On the part of the plaintiffs in error it is contended that the contract under which the firm operated after 1884 was a parol agreement, made between Leverett B. Sidway, representing his firm, and James Tait, representing the defendant in error, at the city of Chicago, in the year 1884, under and by virtue of which the defendant in error agreed to furnish Sidway, Bogue & Co. $400,000 each year for five years, to be loaned by them on five-year loans, on which the commissions of the firm would be $20,000 per annum, and by which the firm, from money so furnished and froin collections from the principal after the first loans began to fall due, would have $400,000 to loan annually so long as the contract remained in force. And it is further contended by plaintiffs in error that the services rendered before this oral contract was made were rendered under an arrangement pertaining to those services alone, which arrangement did not contemplate the loaning of money.

Defendant in error did not furnish $400,000 to be loaned in any one year, and the firm seems to have made no complaint on this score. James Tait is dead, as are others who participated in these transactions, and the testimony of Leverett B. Sidway is the only direct evidence in the record as to the alleged parol agreement.

Nevertheless, the master in chancery and the circuit and Appellate Courts rejected his theory of the matter, and found that the services rendered were under and in pursuance of the proposition contained in the letter dated December 21, 1881. We are in accord with the Appellate Court in the views which it expresses in reference to the existence of the alleged oral contract, in the following language:

“The improbability that the evidence of so important a contract should be left to rest in parol testimony; the fact that the company had been making a continual breach of the supposed agreement for five years, and yet H. T. Sidway, on his visit to Edinburgh in 1889, made no direct reference to the arrangement of 1884 or its breach; the fact that a careful search failed to reveal anything in the files, records or correspondence of the company showing any reference to such a contract; Sidway’s testimony to the effect that the terms of the contract, or its continual breach, or the failure of the company to pay for the extra services, never became the subjects of correspondence between the parties; that Bogue (Sidway’s partner) never heard of the contract; all these, -and other facts and circumstances appearing- in the record, convince us that no such contract was made, and that the finding of the master to that effect is correct, under the evidence.”

We agree also with the Appellate Court that the services relating to the Corbin farms and the Oregon frauds, which were of a special character, were settled and paid for long before this suit was commenced, and that the other services for which compensation is claimed, and which plaintiffs in error regard as special or extra in character, while not within the provisions of the alleged oral agreement, are within the terms of the contract as expressed in the letter dated December 21, 1881, and that plaintiffs in error are therefore not entitled to any extra compensation therefor.

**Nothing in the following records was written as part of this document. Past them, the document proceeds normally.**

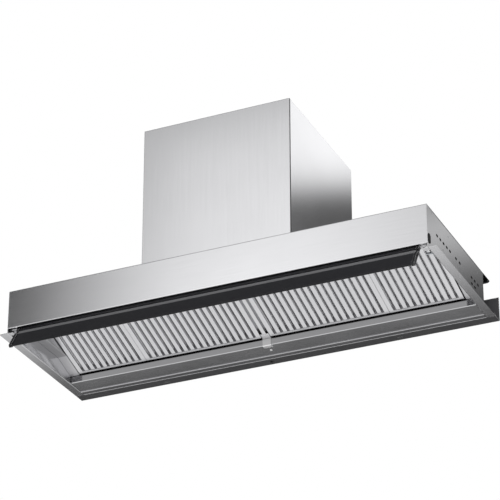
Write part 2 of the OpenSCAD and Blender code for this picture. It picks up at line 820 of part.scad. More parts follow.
// Section of the visor in Y and Z, the face on the -Y side, drawn proud by a margin
module visor_section(proud) {
    circle(r = barrel_r + proud);
    polygon([[visor_back + proud, 0], [visor_strip - proud, 0], [visor_strip - proud, -strip_end],
             [visor_groove - proud, -strip_end], [visor_groove - proud, -groove_end],
             [visor_face - proud, -groove_end],
             [visor_face - proud, lip_r - visor_l], [visor_back + proud, lip_r - visor_l]]);
    translate([(visor_back + visor_face) / 2, lip_r - visor_l]) circle(r = lip_r + proud);
}

// Hollows of the blade's section: one behind the strip, and those between the ribs
module visor_hollows() {
    w = visor_wall;
    first = groove_end + w;
    step = (visor_l - lip_r - first) / (visor_ribs + 1);
    translate([visor_strip + w, w - strip_end])
        square([visor_back - visor_strip - 2 * w, strip_end - barrel_r - 2 * w]);
    for (i = [0 : visor_ribs])
        translate([visor_face + w, w - first - (i + 1) * step])
            square([visor_back - visor_face - 2 * w, step - w]);
}

module visor_blade() {
    x = visor_x - cap_t;
    color(black) set_visor() along_x(-x, x) difference() {
        visor_section(0);
        circle(r = barrel_r - barrel_wall);
        visor_hollows();
    }
}

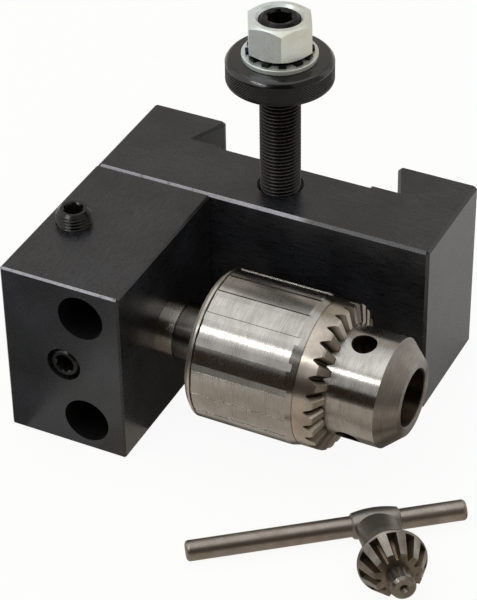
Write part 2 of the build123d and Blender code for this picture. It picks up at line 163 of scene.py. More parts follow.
@dataclass(frozen=True)
class Oxide:
    """Black oxide on milled steel: a thin oiled skin, so it shines like a dark dielectric.

    Its grain shows as faint streaks along the cutter's path and as a fine speckle, in wide clouds of wear.
    """

    body: str = "#0a0b0c"
    worn: str = "#2b2c30"
    roughness: float = 0.3
    lay: Lay = Lay.ALONG_X
    grain_mm: float = 0.5
    speckle_mm: float = 0.6
    cloud_mm: float = 22.0

    def coat(self, tree: Tree) -> Coat:
        """Adds the finish's own nodes.

        Args:
            tree: the material's tree.

        Returns:
            The finish's sockets.
        """
        place = add(tree, "TexCoord").outputs["Object"]
        along = tool_marks(tree, self.lay, self.grain_mm)
        streaks = add(tree, "TexNoise", {"Vector": along, "Scale": 1.0, "Detail": 3.0, "Roughness": 0.6})
        speckle = add(tree, "TexNoise", {"Vector": place, "Scale": 1 / (self.speckle_mm * MM), "Detail": 2.0})
        clouds = add(tree, "TexNoise", {"Vector": place, "Scale": 1 / (self.cloud_mm * MM), "Detail": 2.0})
        grain = add(tree, "Math", (streaks, speckle), operation="MULTIPLY")
        shade = add(tree, "Math", (grain, clouds), operation="MULTIPLY")
        wear = add(tree, "MapRange", (shade, 0.05, 0.22, 0.0, 1.0))
        colour = add(tree, "Mix", {0: wear, 6: linear(self.body), 7: linear(self.worn)}, data_type="RGBA")
        gloss = add(tree, "MapRange", (grain, 0.12, 0.4, self.roughness - 0.05, self.roughness + 0.07))
        return Coat(colour.outputs[2], gloss.outputs[0], 0.0, grain.outputs[0])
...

The only question remaining for consideration is the claim of the plaintiffs in error for $2111.56 commissions on unpaid interest, which claim is set forth in the statement of account rendered by plaintiffs in error under date of August 10, 1896. Prior to the time of making this charge the plaintiffs in error had given up the business of the defendant in error. Under the agreement set forth in the letter above mentioned, plaintiffs in error were to care for and manage the loans up to and including their maturity and collection. After giving up the business they could not claim commissions, under the contract, on interest notes not then due and thereafter to be collected.

But'if it were otherwise, there is another reason why the plaintiffs in error are not entitled to these commissions. The evidence shows that they collected moneys belonging to the defendant in error but retained the same without making report thereof, and that they represented certain mortgage loans as still outstanding when in fact they had been fully paid to the firm. The course thus pursued was in gross violation of the duties owed to defendant in error. The law is that the agent is entitled to his commission only upon a due and faithful performance of all the duties of his agency in regard to his principal. (Hafner v. Herron, 165 Ill. 242; Prescott v. White, 18 Ill. App. 322.). “If the agent does not perform his appropriate duties, or if he is guilty of gross negligence or gross misconduct or gross unskillfulness in the business of his agency, he will not only become liable to his principal for any damages which he may sustain thereby, but he will also forfeit all his commissions.” (Story on Agency, sec. 331; 1 Am. & Eng. Ency. of Law,—2d ed.— 1101.) “If the agent receives moneys and willfully suffers his principal for a long time to remain in ignorance that the debtor has paid, it is but equitable that the agent should be charged with interest, as in this case there is a clear default and breach of duty.” (i Am. & Eng. Ency. of Law,—2d ed. 1094; Bedell v. Janney, 4 Gilm. 193.) “In the application of this rule it makes no difference whether the result of the agent’s conduct is injurious to the principal or not; in such case the misconduct of the agent affects the contract from considerations of public policy rather than of injury to the principal.” Hafner v. Herron, supra; Young v. Hughes, 32 N. J. Eq. 372.

Under the facts disclosed by this record the plaintiffs in error were not entitled to the commissions in question, and the same were properly disallowed.

There being no error in the record, the judgment of the Appellate Court is affirmed. Judgment affirmed.